Now for some rules and standards. Our thinking in this area was shaped by Naomi Naughton and others at Beliefnet.com, Lisa Williams at cadence90.com, the crew at GetReligion, Todd Rhodes at mmiblog.com and Tally Wilgis.
Rules
You must provide a valid email address.
No name calling.
No hate speech.
No baiting other posters with deliberately inflammatory comments.
One person will not be allowed to post under multiple names from the same IP address.
Five posts per topic—tops.
We will not permit potentially libelous statements. (You may know that the terrible things you are saying about Mr. X are true, but we don’t, and we don’t have time to verify your assertions.)
More generally, if we feel that your behavior on the blog inhibits conversation rather than facilitating it, we reserve the right to remove you.
Keep in mind that a blog is public space. If you are engaged in an argument, consider the nature of your rhetoric. Would your language and tone be appropriate in a classroom? Would it draw uncomfortable glances on a bus? Would it get you tossed out of a bar? If you answered no to the first question and yes to the last two, we reserve the right to delete the post.
Standards
We aren’t going to bounce people for an occasional violation of the standards, but we commend them to you as a form of self-policing, and we hope that when a poster violates the standards, other posters won’t be shy about saying so.
1. Respond to an argument with an argument of your own, rather than with a negative characterization of what someone else has said. “That’s just stupid,” does not classify as a rebuttal. In fact, any time you feel the urge to fire off a one line response, especially in the midst of an argument, take a deep breath and reconsider.
2. Avoid comments on the character or purported motives of others on the blog. “You are just saying that because….” constitutes conjecture, and is a tactic typically employed to avoid addressing the substance of what someone else has said.
3. Stay on topic. If your response to a previous comment is going to take the conversation in a direction that has nothing to do with the entry that started the conversation, please email the moderators and perhaps we can accommodate you by starting another topic.
4. Don’t monopolize the conversation. If one of every six or seven posts is yours, that is probably a sign that you are talking too much, unless you are answering questions.
5. If you are writing at length, open up a word document, edit your post to make it as cogent as possible, and then post it. We are likely to look askance at posts of more than 500 words unless they are written with care.
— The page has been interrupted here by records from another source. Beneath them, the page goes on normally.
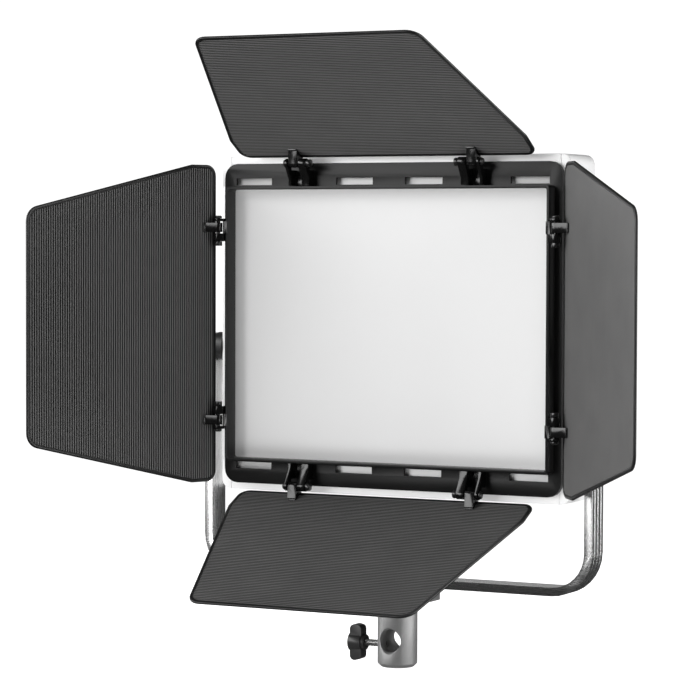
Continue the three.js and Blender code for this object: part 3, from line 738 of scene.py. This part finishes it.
# a soft box that points at the middle of the object; the camera doesn't see it
def areaLight(name, lamp):
    back = direction(lamp["azimuth"], lamp["elevation"])
    data = bpy.data.lights.new(name, "AREA")
    data.shape = "RECTANGLE"
    data.size = lamp["wide"]
    data.size_y = lamp["tall"]
    data.energy = lamp["power"]
    made = bpy.data.objects.new(name, data)
    bpy.context.scene.collection.objects.link(made)
    made.location = Vector((0, 0, studio["aim"])) + back * lamp["away"]
    made.rotation_mode = "QUATERNION"
    made.rotation_quaternion = back.to_track_quat("Z", "Y")
    made.visible_camera = False


# the camera sees plain white; light and reflections get a faint grey
def makeWorld():
    world = bpy.data.worlds.new("studio")
    world.use_nodes = True
    bpy.context.scene.world = world
    tree = world.node_tree
    ground = tree.nodes["Background"]
    seen = tree.nodes.new("ShaderNodeBackground")
    for node, strength in ((ground, studio["sky"]), (seen, studio["skySeen"])):
        node.inputs[0].default_value = (1, 1, 1, 1)
        node.inputs[1].default_value = strength
    path = tree.nodes.new("ShaderNodeLightPath")
    mix = tree.nodes.new("ShaderNodeMixShader")
    tree.links.new(path.outputs[0], mix.inputs[0])
    tree.links.new(ground.outputs[0], mix.inputs[1])
    tree.links.new(seen.outputs[0], mix.inputs[2])
    tree.links.new(mix.outputs[0], tree.nodes["World Output"].inputs[0])


shot = dict(
    azimuth=27.152, elevation=2.333, roll=0.175,
    target=(-38.122, 0.0, 220.617), away=1988.327,   # mm
    lens=145.32, sensor=36,
)


# the camera looks at its target along the shot's direction, turned a little about its own axis
def makeCamera():
    back = direction(shot["azimuth"], shot["elevation"])
    a = math.radians(shot["azimuth"])
    right = Vector((math.cos(a), math.sin(a), 0))
    up = back.cross(right)
    r = math.radians(shot["roll"])
    turned = math.cos(r) * right + math.sin(r) * up
    up = math.cos(r) * up - math.sin(r) * right
    data = bpy.data.cameras.new("camera")
    data.lens = shot["lens"]
    data.sensor_width = shot["sensor"]
    data.clip_start, data.clip_end = 0.05, 200
    made = bpy.data.objects.new("camera", data)
    bpy.context.scene.collection.objects.link(made)
    pose = Matrix((turned, up, back)).transposed().to_4x4()
    pose.translation = Vector(shot["target"]) * mm + back * shot["away"] * mm
    made.matrix_world = pose
    bpy.context.scene.camera = made


makeFloor()
makeWorld()
for name, lamp in lamps.items():
    areaLight(name, lamp)
makeCamera()
bpy.context.scene.view_settings.view_transform = "Standard"
print("stage: studio made")
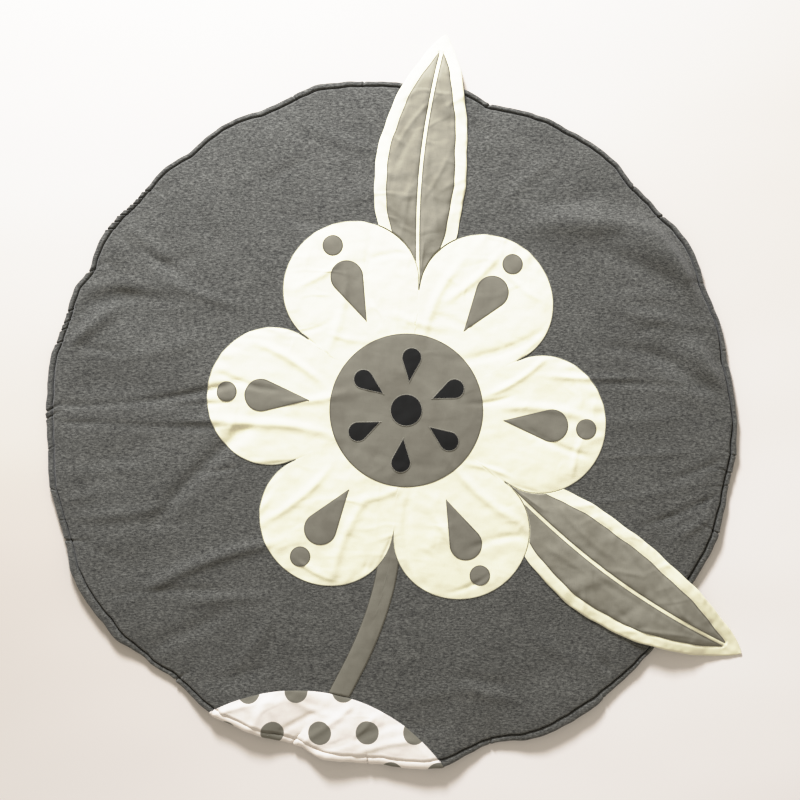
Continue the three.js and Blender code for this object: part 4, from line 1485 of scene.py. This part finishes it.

6. Remember that a challenge to your argument does not constitute a personal attack. One can think, for instance, that the Pope is wrong about issue X without being anti-Catholic.
7. You can learn a lot about the art of online argumentation from the young debaters who run this Christian blog.
8. These perceptive rules from the drinksoaked Trots, rules should be read, marked and inwardly digested (as we Episcopalians say) by one and all.